There are different ways to test the model, one is use part of you training data as test data (for example one third) and perform N fold cross-validation. I.e. on each iteration take a new piece of training data for test data and compute sensible metrics, like precision / recall / accuracy etc. In the end of the cross-validation take average over computed values. This will be your "amortized" quality.

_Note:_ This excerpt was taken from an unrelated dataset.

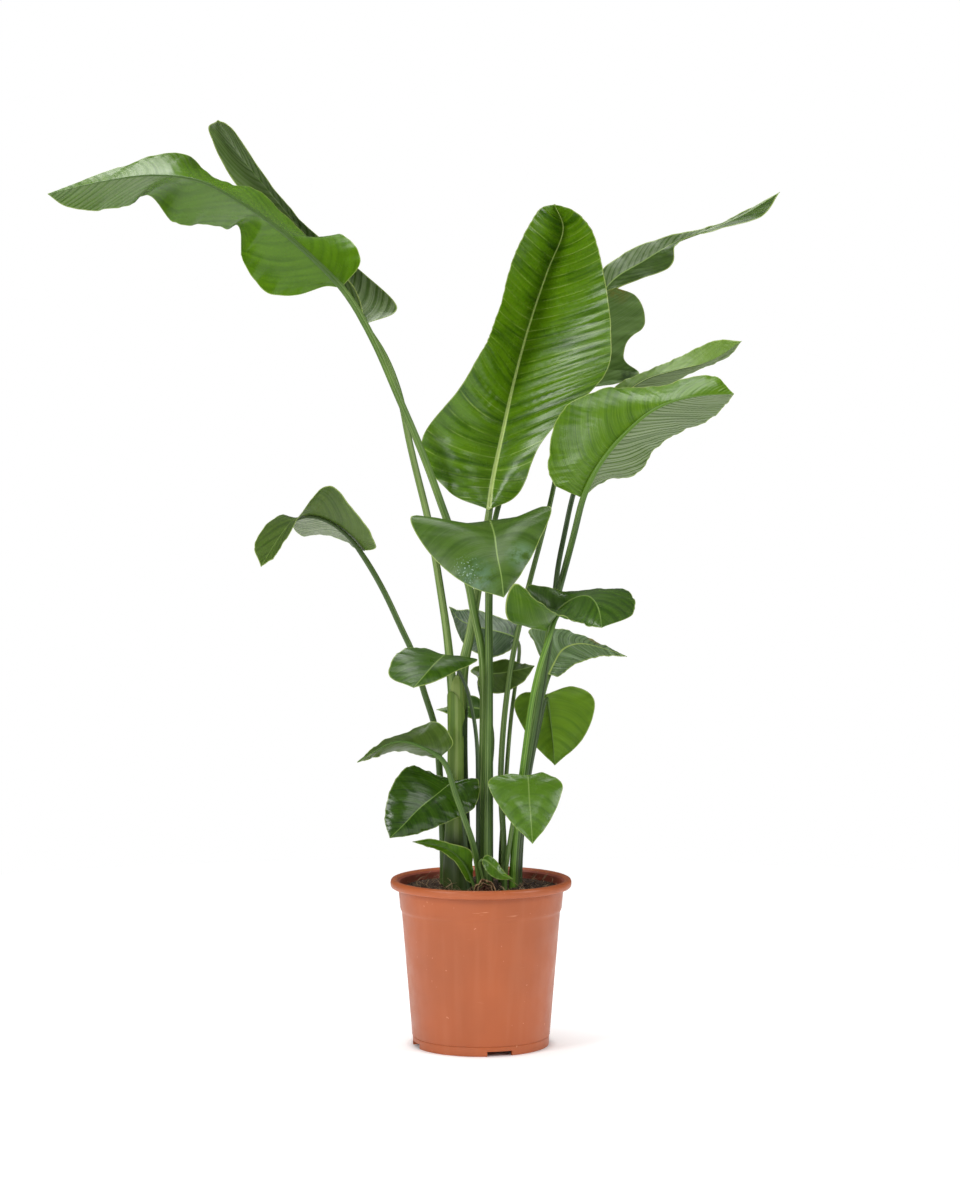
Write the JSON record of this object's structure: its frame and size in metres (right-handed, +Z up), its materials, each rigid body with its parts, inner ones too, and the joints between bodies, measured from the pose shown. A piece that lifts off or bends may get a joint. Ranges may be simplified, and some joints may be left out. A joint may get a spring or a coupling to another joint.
{
  "type": "potted bird of paradise plant",
  "caption": "Potted bird of paradise: broad arching leaves on long stalks rising from the soil of a round tapered nursery pot.",
  "frame": {"origin": "centre of the pot's base, on the face it rests on", "axes": "+Z up, -Y the front the tall middle leaf faces, +X to the right seen from the front"},
  "size_m": [0.9535, 0.304, 1.2311],
  "materials": {
    "leaf_green": "waxy, semi-gloss mid green leaf with a paler underside",
    "stalk_green": "smooth satin light green leaf stalk",
    "terracotta_plastic": "satin moulded terracotta-coloured plastic",
    "soil_brown": "rough damp dark brown compost with fibres",
    "husk_brown": "dry papery brown"
  },
  "bodies": {
    "root": {"blade_back_center": "leaf_green", "blade_back_low": "leaf_green", "blade_base_center_small": "leaf_green", "blade_base_left_small": "leaf_green", "blade_center_back_small": "leaf_green", "blade_center_drooping": "leaf_green", "blade_center_large": "leaf_green", "blade_left_arching": "leaf_green", "blade_left_low_arching": "leaf_green", "blade_left_low_glossy": "leaf_green", "blade_left_middle_drooping": "leaf_green", "blade_right_back_browned": "leaf_green", "blade_right_back_curled": "leaf_green", "blade_right_heart": "leaf_green", "blade_right_large": "leaf_green", "blade_right_low_heart": "leaf_green", "blade_right_middle_folded": "leaf_green", "blade_right_narrow": "leaf_green", "blade_upper_left_inner": "leaf_green", "blade_upper_left_outer": "leaf_green", "blade_upper_right_twisted": "leaf_green", "husk": "husk_brown", "left_trunk": "stalk_green", "pot": "terracotta_plastic", "soil": "soil_brown", "stalk_back_center": "stalk_green", "stalk_back_low": "stalk_green", "stalk_base_center_small": "stalk_green", "stalk_base_left_small": "stalk_green", "stalk_center_back_small": "stalk_green", "stalk_center_drooping": "stalk_green", "stalk_center_large": "stalk_green", "stalk_left_arching": "stalk_green", "stalk_left_low_arching": "stalk_green", "stalk_left_low_glossy": "stalk_green", "stalk_left_middle_drooping": "stalk_green", "stalk_right_back_browned": "stalk_green", "stalk_right_back_curled": "stalk_green", "stalk_right_heart": "stalk_green", "stalk_right_large": "stalk_green", "stalk_right_low_heart": "stalk_green", "stalk_right_middle_folded": "stalk_green", "stalk_right_narrow": "stalk_green", "stalk_upper_left_inner": "stalk_green", "stalk_upper_left_outer": "stalk_green", "stalk_upper_right_twisted": "stalk_green"}
  },
  "joints": []
}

We can also take a peek look at the quality by just counting the number of correctly classified instances from the training data:

    public void testModel() throws Exception {
        Evaluation eTest = new Evaluation(dataRaw);
        eTest.evaluateModel(classifier, dataRaw);
        String strSummary = eTest.toSummaryString();
        System.out.println(strSummary);
    }

The method outputs the following statistics:

Correctly Classified Instances       28625               83.3455 %
Incorrectly Classified Instances      5720               16.6545 %
Kappa statistic                          0.4643
Mean absolute error                      0.2354
Root mean squared error                  0.3555
Relative absolute error                 71.991  %
Root relative squared error             87.9228 %
Coverage of cases (0.95 level)          97.7697 %
Mean rel. region size (0.95 level)      83.3426 %
Total Number of Instances            34345     

The code can be found on my github. It utilizes the data posted on kaggle. So if you want to use the code as is (and perhaps even make a submission) you need to accept the terms of the kaggle competition and download the training set. I leave the exercise of implementing the full code for five-way classification and code for classifying kaggle's test set to the reader.